Georges, comme beaucoup d’autres, cherche simplement à nouer des liens, tant familiaux (avec sa mère, décédée, qui lui apparait régulièrement, et sa sœur), qu’amoureux (avec Nathalie, elle aussi trisomique), et amicaux (avec Harry). Le Huitième Jour présente sans détour les difficultés rencontrées par la famille d’une personne trisomique, notamment par la sœur de Georges qui « a tout donné » et qui souffre encore que leur mère l’ait délaissée pour s’occuper exclusivement de Georges. Pour sa mère, en revanche, Georges est « le plus beau des cadeaux ». Du point de vue amoureux, les sentiments entre Georges et Nathalie sont réciproques et vont jusqu’aux relations intimes, ce qui demeure encore aujourd'hui un tabou notable lorsqu'il s'agit de représenter la vie de personnes déficientes. Enfin, sa relation amicale avec Harry, difficile au début, puis harmonieuse ensuite, se finit tragiquement lorsque Georges prend conscience que sa présence empêche Harry de renouer avec sa famille. Désireux de retrouver sa mère, il se suicide le sourire aux lèvres, mais non sans avoir apprit à Harry à être de nouveau heureux.
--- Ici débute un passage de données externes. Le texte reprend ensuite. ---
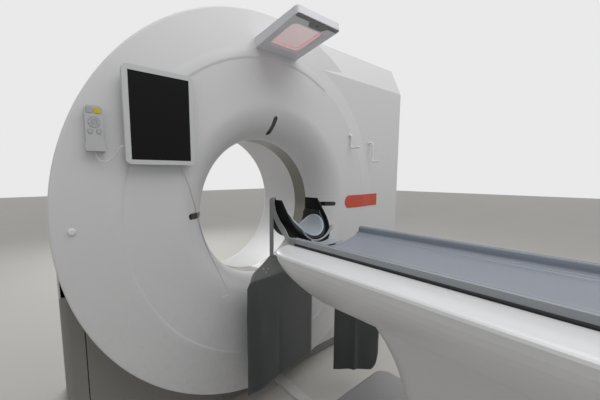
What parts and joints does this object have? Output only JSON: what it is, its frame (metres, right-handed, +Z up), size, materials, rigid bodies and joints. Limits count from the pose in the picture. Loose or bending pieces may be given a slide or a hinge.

Au début du film, une scène illustre l'interprétation de Georges des sept jours de la création : l’herbe coupée « qu’il faut consoler », la création du vent, des nuages, etc. Nous sommes ainsi projetés dans la tête de Georges et sa perception des éléments importants de la création, qui s’arrêtent au septième jour. Une autre scène, dans la seconde moitié du film, nous montre Georges et Harry allongés côte à côte dans l’herbe, profitant d’une belle journée au pied d’un arbre - ils sont égaux. À la fin du film, c’est à Harry de narrer sa vision de la création. Ayant de nouveau appris à apprécier la vie, il fait sienne la vision de Georges et y ajoute un huitième jour : la création de Georges.